→ What is needed
Copy nothing but the lines below running from the line containing "rib_solids - lower_hoop" through the line containing "return node", both end lines included.

(Rows from a 3D modeling dataset)
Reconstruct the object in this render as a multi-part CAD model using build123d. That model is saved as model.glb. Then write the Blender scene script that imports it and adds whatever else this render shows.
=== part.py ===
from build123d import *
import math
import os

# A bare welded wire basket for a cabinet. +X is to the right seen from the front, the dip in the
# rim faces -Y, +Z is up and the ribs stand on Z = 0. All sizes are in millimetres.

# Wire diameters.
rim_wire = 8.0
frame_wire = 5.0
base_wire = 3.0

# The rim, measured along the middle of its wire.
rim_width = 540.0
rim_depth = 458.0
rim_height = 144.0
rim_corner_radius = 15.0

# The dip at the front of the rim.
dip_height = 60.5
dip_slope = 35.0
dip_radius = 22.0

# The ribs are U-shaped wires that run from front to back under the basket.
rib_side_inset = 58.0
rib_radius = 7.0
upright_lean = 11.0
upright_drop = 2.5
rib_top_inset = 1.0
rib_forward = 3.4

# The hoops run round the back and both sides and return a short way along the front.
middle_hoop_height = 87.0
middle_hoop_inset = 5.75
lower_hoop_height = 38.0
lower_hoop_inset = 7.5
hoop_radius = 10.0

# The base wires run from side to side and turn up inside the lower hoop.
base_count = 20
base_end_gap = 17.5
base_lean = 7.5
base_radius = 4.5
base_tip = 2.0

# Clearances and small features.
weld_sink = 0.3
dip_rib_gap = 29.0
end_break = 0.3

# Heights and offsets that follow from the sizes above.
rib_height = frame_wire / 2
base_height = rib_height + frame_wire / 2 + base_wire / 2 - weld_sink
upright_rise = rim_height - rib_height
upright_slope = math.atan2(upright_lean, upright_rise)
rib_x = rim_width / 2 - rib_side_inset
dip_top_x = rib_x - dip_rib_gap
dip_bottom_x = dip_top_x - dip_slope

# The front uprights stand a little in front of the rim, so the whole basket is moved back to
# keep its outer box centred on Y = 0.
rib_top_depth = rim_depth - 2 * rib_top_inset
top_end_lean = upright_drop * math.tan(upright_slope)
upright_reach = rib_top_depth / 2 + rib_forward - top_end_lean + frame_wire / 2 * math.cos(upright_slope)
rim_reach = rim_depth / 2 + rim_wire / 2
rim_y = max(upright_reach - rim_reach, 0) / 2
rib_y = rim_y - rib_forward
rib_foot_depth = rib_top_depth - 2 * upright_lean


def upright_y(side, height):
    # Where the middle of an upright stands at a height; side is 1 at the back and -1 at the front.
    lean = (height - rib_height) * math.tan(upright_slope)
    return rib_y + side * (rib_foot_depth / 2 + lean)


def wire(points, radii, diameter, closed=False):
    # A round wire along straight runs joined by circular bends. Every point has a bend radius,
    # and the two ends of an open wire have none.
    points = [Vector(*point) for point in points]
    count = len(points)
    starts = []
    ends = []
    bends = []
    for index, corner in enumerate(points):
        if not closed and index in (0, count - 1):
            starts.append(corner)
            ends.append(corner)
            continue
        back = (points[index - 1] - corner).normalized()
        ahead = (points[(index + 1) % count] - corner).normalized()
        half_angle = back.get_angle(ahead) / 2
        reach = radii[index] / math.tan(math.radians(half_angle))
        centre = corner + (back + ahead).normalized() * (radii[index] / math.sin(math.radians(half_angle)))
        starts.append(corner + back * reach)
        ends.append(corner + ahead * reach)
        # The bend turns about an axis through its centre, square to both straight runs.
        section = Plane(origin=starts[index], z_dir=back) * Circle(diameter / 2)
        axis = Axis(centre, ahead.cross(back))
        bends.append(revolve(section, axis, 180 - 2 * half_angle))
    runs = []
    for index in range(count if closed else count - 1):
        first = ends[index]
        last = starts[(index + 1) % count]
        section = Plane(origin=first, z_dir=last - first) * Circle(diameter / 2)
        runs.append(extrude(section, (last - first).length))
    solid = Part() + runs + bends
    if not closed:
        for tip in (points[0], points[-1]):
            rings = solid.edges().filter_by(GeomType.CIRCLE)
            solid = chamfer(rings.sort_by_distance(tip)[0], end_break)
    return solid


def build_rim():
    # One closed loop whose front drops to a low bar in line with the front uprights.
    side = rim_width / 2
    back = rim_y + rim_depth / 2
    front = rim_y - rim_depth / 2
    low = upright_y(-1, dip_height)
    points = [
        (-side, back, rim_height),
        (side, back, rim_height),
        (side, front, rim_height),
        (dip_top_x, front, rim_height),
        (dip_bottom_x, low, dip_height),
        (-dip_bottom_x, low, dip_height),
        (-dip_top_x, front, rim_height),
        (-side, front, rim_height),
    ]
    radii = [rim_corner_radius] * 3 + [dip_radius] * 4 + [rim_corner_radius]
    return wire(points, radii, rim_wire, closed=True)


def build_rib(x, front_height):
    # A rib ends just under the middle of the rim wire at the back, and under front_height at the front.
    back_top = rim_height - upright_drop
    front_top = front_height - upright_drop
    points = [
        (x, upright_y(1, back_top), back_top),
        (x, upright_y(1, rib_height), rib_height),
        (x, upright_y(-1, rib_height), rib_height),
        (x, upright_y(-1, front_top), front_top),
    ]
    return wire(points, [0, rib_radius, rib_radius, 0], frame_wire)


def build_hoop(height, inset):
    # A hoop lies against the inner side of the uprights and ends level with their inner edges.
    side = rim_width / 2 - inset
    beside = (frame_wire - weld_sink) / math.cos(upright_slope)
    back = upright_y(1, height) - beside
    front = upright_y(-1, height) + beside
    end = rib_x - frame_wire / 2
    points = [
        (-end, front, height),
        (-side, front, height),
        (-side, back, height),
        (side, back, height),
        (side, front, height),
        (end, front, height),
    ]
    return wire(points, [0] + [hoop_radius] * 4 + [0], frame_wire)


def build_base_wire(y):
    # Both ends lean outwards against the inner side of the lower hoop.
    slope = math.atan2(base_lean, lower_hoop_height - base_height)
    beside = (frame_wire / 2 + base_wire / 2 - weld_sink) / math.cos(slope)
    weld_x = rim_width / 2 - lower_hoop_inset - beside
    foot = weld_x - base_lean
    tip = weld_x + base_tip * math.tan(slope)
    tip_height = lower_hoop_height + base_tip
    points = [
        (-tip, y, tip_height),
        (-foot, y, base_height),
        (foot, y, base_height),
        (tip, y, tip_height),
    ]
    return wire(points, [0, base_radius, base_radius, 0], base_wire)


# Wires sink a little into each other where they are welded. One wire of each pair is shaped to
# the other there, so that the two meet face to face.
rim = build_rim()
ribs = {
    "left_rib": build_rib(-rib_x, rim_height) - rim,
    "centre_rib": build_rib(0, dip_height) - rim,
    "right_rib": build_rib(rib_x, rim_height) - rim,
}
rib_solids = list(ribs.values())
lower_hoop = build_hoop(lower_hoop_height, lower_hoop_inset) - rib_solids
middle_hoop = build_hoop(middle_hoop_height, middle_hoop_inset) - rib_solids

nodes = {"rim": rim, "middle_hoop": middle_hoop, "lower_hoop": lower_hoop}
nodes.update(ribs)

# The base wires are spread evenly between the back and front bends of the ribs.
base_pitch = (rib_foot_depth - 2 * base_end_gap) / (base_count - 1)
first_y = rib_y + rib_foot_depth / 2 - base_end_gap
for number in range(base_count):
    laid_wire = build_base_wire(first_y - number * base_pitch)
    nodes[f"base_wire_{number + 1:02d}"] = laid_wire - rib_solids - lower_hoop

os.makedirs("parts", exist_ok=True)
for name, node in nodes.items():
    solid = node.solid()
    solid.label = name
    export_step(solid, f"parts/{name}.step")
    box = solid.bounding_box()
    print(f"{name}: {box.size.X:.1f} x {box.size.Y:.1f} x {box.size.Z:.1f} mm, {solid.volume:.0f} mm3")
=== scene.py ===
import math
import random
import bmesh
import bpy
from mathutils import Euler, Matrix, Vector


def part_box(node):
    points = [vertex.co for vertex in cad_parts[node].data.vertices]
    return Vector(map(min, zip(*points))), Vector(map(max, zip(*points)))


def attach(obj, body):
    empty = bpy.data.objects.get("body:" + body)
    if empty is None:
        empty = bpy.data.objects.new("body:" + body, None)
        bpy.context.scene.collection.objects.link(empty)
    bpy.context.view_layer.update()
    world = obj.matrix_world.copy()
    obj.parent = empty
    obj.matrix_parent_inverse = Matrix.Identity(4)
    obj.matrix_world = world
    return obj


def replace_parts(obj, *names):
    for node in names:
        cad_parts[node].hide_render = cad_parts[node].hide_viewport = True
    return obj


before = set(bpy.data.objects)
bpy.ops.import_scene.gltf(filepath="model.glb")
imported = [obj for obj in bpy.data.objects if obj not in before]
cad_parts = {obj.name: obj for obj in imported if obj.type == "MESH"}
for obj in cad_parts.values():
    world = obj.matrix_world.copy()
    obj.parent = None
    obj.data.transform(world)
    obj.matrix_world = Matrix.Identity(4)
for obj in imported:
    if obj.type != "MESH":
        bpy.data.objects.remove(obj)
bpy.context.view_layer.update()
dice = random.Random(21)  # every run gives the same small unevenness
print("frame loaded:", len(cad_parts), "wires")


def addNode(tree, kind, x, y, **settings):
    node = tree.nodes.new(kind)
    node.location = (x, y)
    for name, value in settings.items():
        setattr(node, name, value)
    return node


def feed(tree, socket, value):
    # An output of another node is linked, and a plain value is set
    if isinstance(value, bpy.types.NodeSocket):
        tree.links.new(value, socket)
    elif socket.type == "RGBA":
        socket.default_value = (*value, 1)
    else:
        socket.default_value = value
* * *
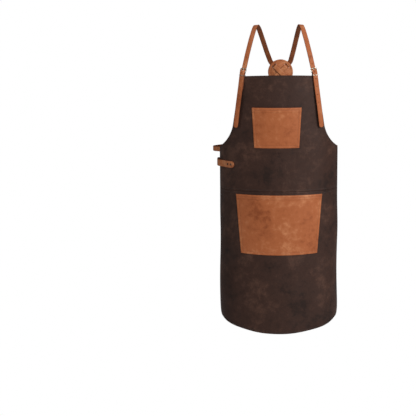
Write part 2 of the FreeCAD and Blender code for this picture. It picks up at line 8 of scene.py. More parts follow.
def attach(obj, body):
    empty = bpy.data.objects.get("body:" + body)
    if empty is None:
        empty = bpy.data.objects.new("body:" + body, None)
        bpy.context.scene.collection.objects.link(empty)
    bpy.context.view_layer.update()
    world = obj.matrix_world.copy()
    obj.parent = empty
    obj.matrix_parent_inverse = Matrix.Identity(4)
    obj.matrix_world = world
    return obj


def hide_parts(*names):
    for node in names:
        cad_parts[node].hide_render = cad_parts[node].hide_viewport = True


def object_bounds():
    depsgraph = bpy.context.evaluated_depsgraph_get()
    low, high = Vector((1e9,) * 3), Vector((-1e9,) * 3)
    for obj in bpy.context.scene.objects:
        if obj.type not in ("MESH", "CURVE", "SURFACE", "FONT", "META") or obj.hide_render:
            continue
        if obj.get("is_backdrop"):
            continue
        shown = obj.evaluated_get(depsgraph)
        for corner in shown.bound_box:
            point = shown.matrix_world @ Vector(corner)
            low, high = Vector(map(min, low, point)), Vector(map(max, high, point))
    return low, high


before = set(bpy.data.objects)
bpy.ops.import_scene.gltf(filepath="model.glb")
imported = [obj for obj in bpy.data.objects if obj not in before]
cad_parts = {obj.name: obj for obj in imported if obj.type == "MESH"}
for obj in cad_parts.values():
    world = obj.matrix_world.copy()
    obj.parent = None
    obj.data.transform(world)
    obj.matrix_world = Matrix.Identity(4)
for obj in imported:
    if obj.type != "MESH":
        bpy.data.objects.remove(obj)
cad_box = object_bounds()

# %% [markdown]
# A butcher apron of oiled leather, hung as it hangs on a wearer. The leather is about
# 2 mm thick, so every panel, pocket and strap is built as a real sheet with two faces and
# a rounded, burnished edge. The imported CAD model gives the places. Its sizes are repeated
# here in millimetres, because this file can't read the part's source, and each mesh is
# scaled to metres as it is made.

→ Finished answer
    nodes[f"base_wire_{number + 1:02d}"] = laid_wire - rib_solids - lower_hoop

os.makedirs("parts", exist_ok=True)
for name, node in nodes.items():
    solid = node.solid()
    solid.label = name
    export_step(solid, f"parts/{name}.step")
    box = solid.bounding_box()
    print(f"{name}: {box.size.X:.1f} x {box.size.Y:.1f} x {box.size.Z:.1f} mm, {solid.volume:.0f} mm3")
=== scene.py ===
import math
import random
import bmesh
import bpy
from mathutils import Euler, Matrix, Vector


def part_box(node):
    points = [vertex.co for vertex in cad_parts[node].data.vertices]
    return Vector(map(min, zip(*points))), Vector(map(max, zip(*points)))


def attach(obj, body):
    empty = bpy.data.objects.get("body:" + body)
    if empty is None:
        empty = bpy.data.objects.new("body:" + body, None)
        bpy.context.scene.collection.objects.link(empty)
    bpy.context.view_layer.update()
    world = obj.matrix_world.copy()
    obj.parent = empty
    obj.matrix_parent_inverse = Matrix.Identity(4)
    obj.matrix_world = world
    return obj


def replace_parts(obj, *names):
    for node in names:
        cad_parts[node].hide_render = cad_parts[node].hide_viewport = True
    return obj


before = set(bpy.data.objects)
bpy.ops.import_scene.gltf(filepath="model.glb")
imported = [obj for obj in bpy.data.objects if obj not in before]
cad_parts = {obj.name: obj for obj in imported if obj.type == "MESH"}
for obj in cad_parts.values():
    world = obj.matrix_world.copy()
    obj.parent = None
    obj.data.transform(world)
    obj.matrix_world = Matrix.Identity(4)
for obj in imported:
    if obj.type != "MESH":
        bpy.data.objects.remove(obj)
bpy.context.view_layer.update()
dice = random.Random(21)  # every run gives the same small unevenness
print("frame loaded:", len(cad_parts), "wires")


def addNode(tree, kind, x, y, **settings):
    node = tree.nodes.new(kind)
    node.location = (x, y)
    for name, value in settings.items():
        setattr(node, name, value)
    return node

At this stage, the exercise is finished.